Don’t Ignore Troubling Passages. There is a temptation is to ignore troubling passages. But we are better served by trying to interpret them and seeking their message for us today. We’ll do that in coming weeks. We’ll use five tools to do our work of biblical interpretation: 1) Identify literary style. 2) Look at the larger context. 3) Consider the historical situation. 4) Look at other relevant passages in the Bible. 5) Use our reason.
Read First Corinthians 14:33-35. This passage clearly states that women should be silent in the church. Let’s not ignore that. Instead, let’s wrestle with it using the tools I referred to earlier.
Literary Genre. This is a letter. Because it is in the Bible, it is for us. However, it was not specifically written to us. Rather, it was sent to specific people at a specific place for a specific reason.
Context. When we read what precedes 1st Corinthians 14:33, we see that Paul thought that the worship services in Corinth had become chaotic. Somehow, the women he wanted to silence were adding to the chaos. Paul gives guidance to different groups to bring order to worship, even though that curtailed personal freedom.

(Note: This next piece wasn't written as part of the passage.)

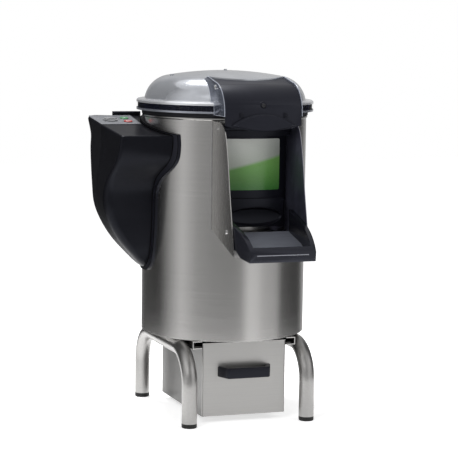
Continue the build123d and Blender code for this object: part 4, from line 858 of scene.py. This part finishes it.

Historical Setting. Paul wrote these words in 53 or 54 A.D. a time when Christians had begun to realize that the end of the world was not coming immediately, and that they needed to learn how to live within the Greco-Roman world in which they found themselves. That culture was very hostile to Christians. As a result, early Christians tried hard not to draw too much attention to themselves. And that likely meant adopting traditional cultural views on appropriate behavior for women.
Other Passages in the Bible. There are other passages, such as First Timothy 2:11, which prohibit women from speaking or teaching or exercising any kind of authority. However, in Galatians 3:26, Paul argues for equality among believers. Additionally, other passages make it clear that Paul did allow women to exercise leadership in other churches. See Romans 16:1, Romans 16:3, and Romans 16:7. Additionally, in the gospels we see that Jesus allowed Mary to sit at his feet and learn like a disciple (Luke 10:38-42). And after his death and resurrection, Jesus sends women to tell others about his resurrection.
Reason / Common Sense. Reason tells us that Paul had to navigate between a belief that women were capable of serving as leaders and a culture that believed that women needed to be quiet and subservient. So, Paul would silence women if he thought that their voices might keep the church from sharing the gospel with culture. However, Paul encouraged women to work in ministry in other settings. Thus, Paul’s words against women in ministry were not binding on all women then, and they don’t need to be binding on all women now.
Modern Application. Jesus accepted people of different genders, different ethnic groups, and different social spheres. Today Jesus, through the Holy Spirit, continues to call all types of people to follow him and to use their voices to speak out on his behalf. The Lord has given you a voice to share his love and his message, are you using it?